● **The exercise**: Repeat exactly each line of the data provided below.
━━━━━━━━━━━━━━━━━━━━━━━━━━━━━━
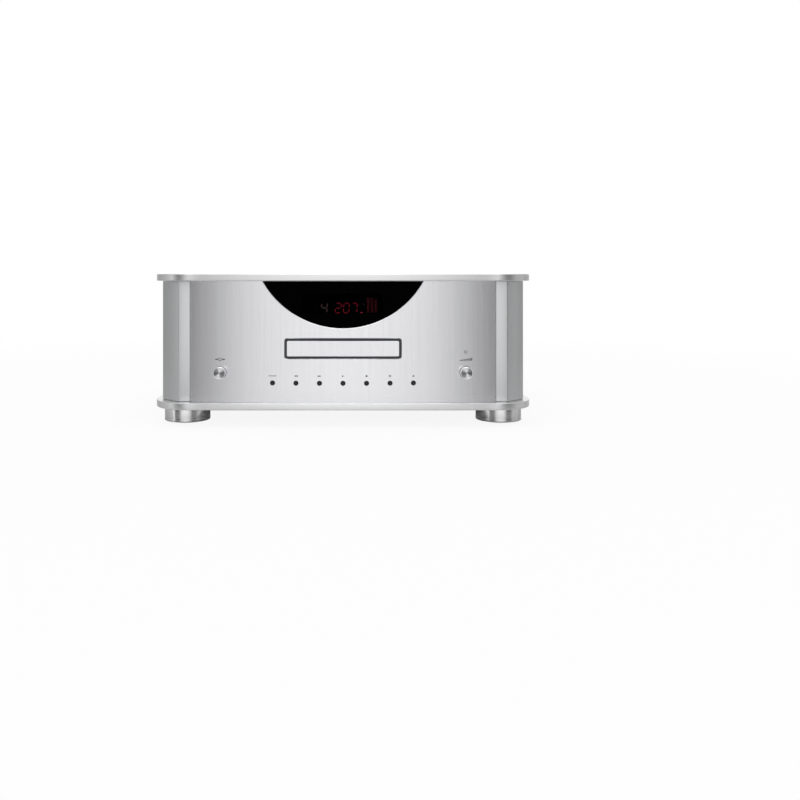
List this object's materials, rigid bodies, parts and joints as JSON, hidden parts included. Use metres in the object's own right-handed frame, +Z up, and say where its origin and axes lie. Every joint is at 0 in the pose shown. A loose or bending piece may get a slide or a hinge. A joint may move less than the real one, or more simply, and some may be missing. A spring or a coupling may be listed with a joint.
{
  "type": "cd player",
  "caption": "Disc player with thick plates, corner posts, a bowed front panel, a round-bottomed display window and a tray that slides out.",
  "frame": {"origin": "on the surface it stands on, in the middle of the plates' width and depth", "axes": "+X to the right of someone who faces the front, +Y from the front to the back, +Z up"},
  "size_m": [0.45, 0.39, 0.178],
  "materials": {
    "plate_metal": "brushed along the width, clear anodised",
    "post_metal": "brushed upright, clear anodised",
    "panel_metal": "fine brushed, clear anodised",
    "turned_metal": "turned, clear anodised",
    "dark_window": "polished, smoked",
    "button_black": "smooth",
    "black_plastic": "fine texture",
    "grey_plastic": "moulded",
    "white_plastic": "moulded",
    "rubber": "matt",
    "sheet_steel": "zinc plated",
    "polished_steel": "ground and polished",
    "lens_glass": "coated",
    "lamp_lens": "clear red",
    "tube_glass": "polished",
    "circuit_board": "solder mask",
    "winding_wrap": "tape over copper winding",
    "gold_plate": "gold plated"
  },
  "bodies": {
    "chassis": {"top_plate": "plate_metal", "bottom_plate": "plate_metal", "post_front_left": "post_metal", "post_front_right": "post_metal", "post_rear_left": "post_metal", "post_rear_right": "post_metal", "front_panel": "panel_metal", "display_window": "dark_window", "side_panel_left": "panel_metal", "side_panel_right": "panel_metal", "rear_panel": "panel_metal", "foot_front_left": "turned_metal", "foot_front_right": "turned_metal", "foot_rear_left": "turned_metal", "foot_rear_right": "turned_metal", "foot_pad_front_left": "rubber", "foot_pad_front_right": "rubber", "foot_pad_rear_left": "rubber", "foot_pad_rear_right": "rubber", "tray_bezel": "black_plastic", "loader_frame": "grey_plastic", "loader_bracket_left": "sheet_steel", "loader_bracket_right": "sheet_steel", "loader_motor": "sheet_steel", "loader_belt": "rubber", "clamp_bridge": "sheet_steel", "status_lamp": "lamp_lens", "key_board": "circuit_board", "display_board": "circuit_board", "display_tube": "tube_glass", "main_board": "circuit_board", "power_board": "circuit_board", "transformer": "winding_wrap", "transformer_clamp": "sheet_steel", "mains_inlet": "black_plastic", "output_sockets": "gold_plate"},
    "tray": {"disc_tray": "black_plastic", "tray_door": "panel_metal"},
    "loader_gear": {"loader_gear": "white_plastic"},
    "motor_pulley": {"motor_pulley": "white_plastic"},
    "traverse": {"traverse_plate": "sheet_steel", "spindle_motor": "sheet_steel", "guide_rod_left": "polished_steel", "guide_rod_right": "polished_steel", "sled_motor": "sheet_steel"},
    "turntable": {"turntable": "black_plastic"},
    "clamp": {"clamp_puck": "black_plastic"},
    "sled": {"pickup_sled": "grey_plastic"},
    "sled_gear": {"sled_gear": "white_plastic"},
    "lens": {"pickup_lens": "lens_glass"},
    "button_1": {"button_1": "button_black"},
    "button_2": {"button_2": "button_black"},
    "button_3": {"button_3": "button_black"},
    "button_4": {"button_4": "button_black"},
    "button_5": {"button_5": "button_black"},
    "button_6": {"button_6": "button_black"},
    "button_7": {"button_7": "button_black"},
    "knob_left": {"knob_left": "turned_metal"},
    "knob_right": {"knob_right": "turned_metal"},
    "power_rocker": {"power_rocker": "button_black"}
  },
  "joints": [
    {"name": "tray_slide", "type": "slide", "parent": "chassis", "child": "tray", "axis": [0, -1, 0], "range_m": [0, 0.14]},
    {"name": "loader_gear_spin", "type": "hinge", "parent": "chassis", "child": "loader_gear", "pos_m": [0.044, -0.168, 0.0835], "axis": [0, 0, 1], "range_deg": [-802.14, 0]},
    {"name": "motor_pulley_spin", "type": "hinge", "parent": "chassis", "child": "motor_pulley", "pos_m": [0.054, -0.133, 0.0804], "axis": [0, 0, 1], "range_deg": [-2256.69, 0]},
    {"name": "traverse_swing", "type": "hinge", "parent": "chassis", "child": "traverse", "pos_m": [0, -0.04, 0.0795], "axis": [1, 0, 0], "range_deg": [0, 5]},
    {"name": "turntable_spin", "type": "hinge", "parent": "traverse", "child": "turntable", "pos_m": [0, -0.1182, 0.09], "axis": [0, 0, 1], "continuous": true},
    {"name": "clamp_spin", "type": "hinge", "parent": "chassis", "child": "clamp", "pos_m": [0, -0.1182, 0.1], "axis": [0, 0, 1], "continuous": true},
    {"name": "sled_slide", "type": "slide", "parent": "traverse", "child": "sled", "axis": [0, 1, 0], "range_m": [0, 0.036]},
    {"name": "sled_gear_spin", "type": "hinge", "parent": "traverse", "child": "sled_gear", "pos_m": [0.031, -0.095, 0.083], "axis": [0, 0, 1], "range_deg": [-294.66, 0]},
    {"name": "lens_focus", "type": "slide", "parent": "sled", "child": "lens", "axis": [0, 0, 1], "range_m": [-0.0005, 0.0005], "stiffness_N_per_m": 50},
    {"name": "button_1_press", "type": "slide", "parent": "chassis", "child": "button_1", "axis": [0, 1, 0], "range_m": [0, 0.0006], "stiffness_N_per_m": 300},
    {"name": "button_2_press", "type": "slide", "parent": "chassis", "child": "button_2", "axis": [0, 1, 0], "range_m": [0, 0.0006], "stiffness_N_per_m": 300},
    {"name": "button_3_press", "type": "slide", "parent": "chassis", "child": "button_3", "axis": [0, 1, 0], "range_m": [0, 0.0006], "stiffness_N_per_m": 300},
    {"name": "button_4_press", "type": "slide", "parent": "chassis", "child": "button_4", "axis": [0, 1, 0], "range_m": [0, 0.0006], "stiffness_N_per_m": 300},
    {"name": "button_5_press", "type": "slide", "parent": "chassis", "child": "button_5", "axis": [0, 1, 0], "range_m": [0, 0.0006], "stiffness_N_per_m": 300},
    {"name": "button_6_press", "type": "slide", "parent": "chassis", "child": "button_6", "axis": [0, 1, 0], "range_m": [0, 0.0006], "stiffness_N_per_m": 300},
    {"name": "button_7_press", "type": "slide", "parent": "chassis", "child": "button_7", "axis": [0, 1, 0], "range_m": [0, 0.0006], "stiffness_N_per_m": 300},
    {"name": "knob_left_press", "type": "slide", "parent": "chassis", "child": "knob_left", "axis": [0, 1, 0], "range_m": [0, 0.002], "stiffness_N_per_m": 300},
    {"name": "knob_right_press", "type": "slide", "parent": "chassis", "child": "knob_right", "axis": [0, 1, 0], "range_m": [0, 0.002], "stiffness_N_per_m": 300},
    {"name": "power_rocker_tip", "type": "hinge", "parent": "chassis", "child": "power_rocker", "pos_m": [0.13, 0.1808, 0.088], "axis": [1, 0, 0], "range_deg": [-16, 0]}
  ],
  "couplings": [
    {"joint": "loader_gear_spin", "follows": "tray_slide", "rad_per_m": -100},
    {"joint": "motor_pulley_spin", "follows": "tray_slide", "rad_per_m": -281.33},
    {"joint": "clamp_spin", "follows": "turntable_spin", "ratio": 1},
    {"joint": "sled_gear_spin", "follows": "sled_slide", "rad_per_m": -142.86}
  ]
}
━━━━━━━━━━━━━━━━━━━━━━━━━━━━━━
● **Solution**:
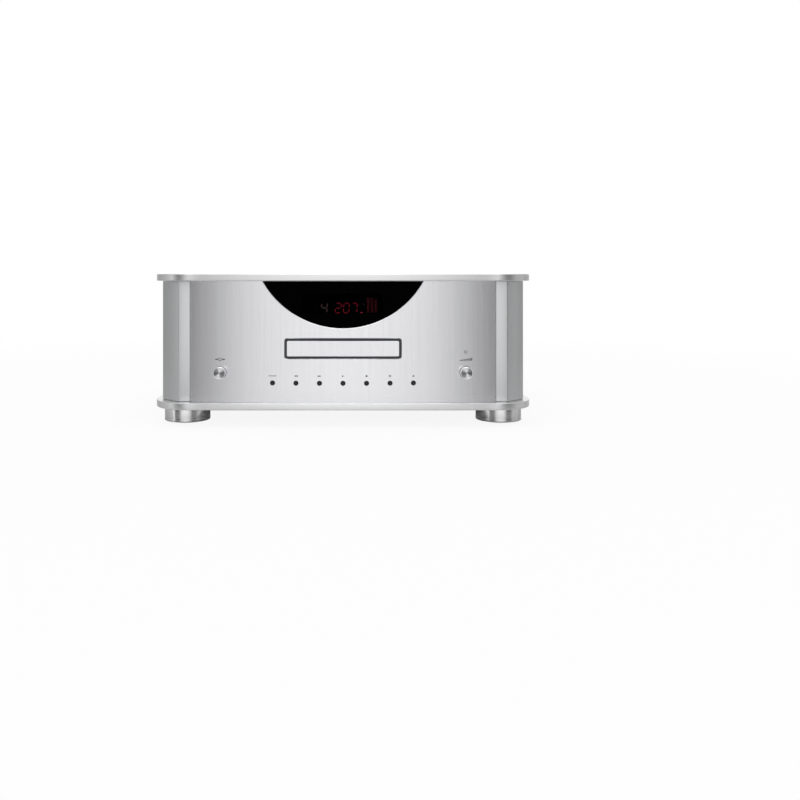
List this object's materials, rigid bodies, parts and joints as JSON, hidden parts included. Use metres in the object's own right-handed frame, +Z up, and say where its origin and axes lie. Every joint is at 0 in the pose shown. A loose or bending piece may get a slide or a hinge. A joint may move less than the real one, or more simply, and some may be missing. A spring or a coupling may be listed with a joint.
{
  "type": "cd player",
  "caption": "Disc player with thick plates, corner posts, a bowed front panel, a round-bottomed display window and a tray that slides out.",
  "frame": {"origin": "on the surface it stands on, in the middle of the plates' width and depth", "axes": "+X to the right of someone who faces the front, +Y from the front to the back, +Z up"},
  "size_m": [0.45, 0.39, 0.178],
  "materials": {
    "plate_metal": "brushed along the width, clear anodised",
    "post_metal": "brushed upright, clear anodised",
    "panel_metal": "fine brushed, clear anodised",
    "turned_metal": "turned, clear anodised",
    "dark_window": "polished, smoked",
    "button_black": "smooth",
    "black_plastic": "fine texture",
    "grey_plastic": "moulded",
    "white_plastic": "moulded",
    "rubber": "matt",
    "sheet_steel": "zinc plated",
    "polished_steel": "ground and polished",
    "lens_glass": "coated",
    "lamp_lens": "clear red",
    "tube_glass": "polished",
    "circuit_board": "solder mask",
    "winding_wrap": "tape over copper winding",
    "gold_plate": "gold plated"
  },
  "bodies": {
    "chassis": {"top_plate": "plate_metal", "bottom_plate": "plate_metal", "post_front_left": "post_metal", "post_front_right": "post_metal", "post_rear_left": "post_metal", "post_rear_right": "post_metal", "front_panel": "panel_metal", "display_window": "dark_window", "side_panel_left": "panel_metal", "side_panel_right": "panel_metal", "rear_panel": "panel_metal", "foot_front_left": "turned_metal", "foot_front_right": "turned_metal", "foot_rear_left": "turned_metal", "foot_rear_right": "turned_metal", "foot_pad_front_left": "rubber", "foot_pad_front_right": "rubber", "foot_pad_rear_left": "rubber", "foot_pad_rear_right": "rubber", "tray_bezel": "black_plastic", "loader_frame": "grey_plastic", "loader_bracket_left": "sheet_steel", "loader_bracket_right": "sheet_steel", "loader_motor": "sheet_steel", "loader_belt": "rubber", "clamp_bridge": "sheet_steel", "status_lamp": "lamp_lens", "key_board": "circuit_board", "display_board": "circuit_board", "display_tube": "tube_glass", "main_board": "circuit_board", "power_board": "circuit_board", "transformer": "winding_wrap", "transformer_clamp": "sheet_steel", "mains_inlet": "black_plastic", "output_sockets": "gold_plate"},
    "tray": {"disc_tray": "black_plastic", "tray_door": "panel_metal"},
    "loader_gear": {"loader_gear": "white_plastic"},
    "motor_pulley": {"motor_pulley": "white_plastic"},
    "traverse": {"traverse_plate": "sheet_steel", "spindle_motor": "sheet_steel", "guide_rod_left": "polished_steel", "guide_rod_right": "polished_steel", "sled_motor": "sheet_steel"},
    "turntable": {"turntable": "black_plastic"},
    "clamp": {"clamp_puck": "black_plastic"},
    "sled": {"pickup_sled": "grey_plastic"},
    "sled_gear": {"sled_gear": "white_plastic"},
    "lens": {"pickup_lens": "lens_glass"},
    "button_1": {"button_1": "button_black"},
    "button_2": {"button_2": "button_black"},
    "button_3": {"button_3": "button_black"},
    "button_4": {"button_4": "button_black"},
    "button_5": {"button_5": "button_black"},
    "button_6": {"button_6": "button_black"},
    "button_7": {"button_7": "button_black"},
    "knob_left": {"knob_left": "turned_metal"},
    "knob_right": {"knob_right": "turned_metal"},
    "power_rocker": {"power_rocker": "button_black"}
  },
  "joints": [
    {"name": "tray_slide", "type": "slide", "parent": "chassis", "child": "tray", "axis": [0, -1, 0], "range_m": [0, 0.14]},
    {"name": "loader_gear_spin", "type": "hinge", "parent": "chassis", "child": "loader_gear", "pos_m": [0.044, -0.168, 0.0835], "axis": [0, 0, 1], "range_deg": [-802.14, 0]},
    {"name": "motor_pulley_spin", "type": "hinge", "parent": "chassis", "child": "motor_pulley", "pos_m": [0.054, -0.133, 0.0804], "axis": [0, 0, 1], "range_deg": [-2256.69, 0]},
    {"name": "traverse_swing", "type": "hinge", "parent": "chassis", "child": "traverse", "pos_m": [0, -0.04, 0.0795], "axis": [1, 0, 0], "range_deg": [0, 5]},
    {"name": "turntable_spin", "type": "hinge", "parent": "traverse", "child": "turntable", "pos_m": [0, -0.1182, 0.09], "axis": [0, 0, 1], "continuous": true},
    {"name": "clamp_spin", "type": "hinge", "parent": "chassis", "child": "clamp", "pos_m": [0, -0.1182, 0.1], "axis": [0, 0, 1], "continuous": true},
    {"name": "sled_slide", "type": "slide", "parent": "traverse", "child": "sled", "axis": [0, 1, 0], "range_m": [0, 0.036]},
    {"name": "sled_gear_spin", "type": "hinge", "parent": "traverse", "child": "sled_gear", "pos_m": [0.031, -0.095, 0.083], "axis": [0, 0, 1], "range_deg": [-294.66, 0]},
    {"name": "lens_focus", "type": "slide", "parent": "sled", "child": "lens", "axis": [0, 0, 1], "range_m": [-0.0005, 0.0005], "stiffness_N_per_m": 50},
    {"name": "button_1_press", "type": "slide", "parent": "chassis", "child": "button_1", "axis": [0, 1, 0], "range_m": [0, 0.0006], "stiffness_N_per_m": 300},
    {"name": "button_2_press", "type": "slide", "parent": "chassis", "child": "button_2", "axis": [0, 1, 0], "range_m": [0, 0.0006], "stiffness_N_per_m": 300},
    {"name": "button_3_press", "type": "slide", "parent": "chassis", "child": "button_3", "axis": [0, 1, 0], "range_m": [0, 0.0006], "stiffness_N_per_m": 300},
    {"name": "button_4_press", "type": "slide", "parent": "chassis", "child": "button_4", "axis": [0, 1, 0], "range_m": [0, 0.0006], "stiffness_N_per_m": 300},
    {"name": "button_5_press", "type": "slide", "parent": "chassis", "child": "button_5", "axis": [0, 1, 0], "range_m": [0, 0.0006], "stiffness_N_per_m": 300},
    {"name": "button_6_press", "type": "slide", "parent": "chassis", "child": "button_6", "axis": [0, 1, 0], "range_m": [0, 0.0006], "stiffness_N_per_m": 300},
    {"name": "button_7_press", "type": "slide", "parent": "chassis", "child": "button_7", "axis": [0, 1, 0], "range_m": [0, 0.0006], "stiffness_N_per_m": 300},
    {"name": "knob_left_press", "type": "slide", "parent": "chassis", "child": "knob_left", "axis": [0, 1, 0], "range_m": [0, 0.002], "stiffness_N_per_m": 300},
    {"name": "knob_right_press", "type": "slide", "parent": "chassis", "child": "knob_right", "axis": [0, 1, 0], "range_m": [0, 0.002], "stiffness_N_per_m": 300},
    {"name": "power_rocker_tip", "type": "hinge", "parent": "chassis", "child": "power_rocker", "pos_m": [0.13, 0.1808, 0.088], "axis": [1, 0, 0], "range_deg": [-16, 0]}
  ],
  "couplings": [
    {"joint": "loader_gear_spin", "follows": "tray_slide", "rad_per_m": -100},
    {"joint": "motor_pulley_spin", "follows": "tray_slide", "rad_per_m": -281.33},
    {"joint": "clamp_spin", "follows": "turntable_spin", "ratio": 1},
    {"joint": "sled_gear_spin", "follows": "sled_slide", "rad_per_m": -142.86}
  ]
}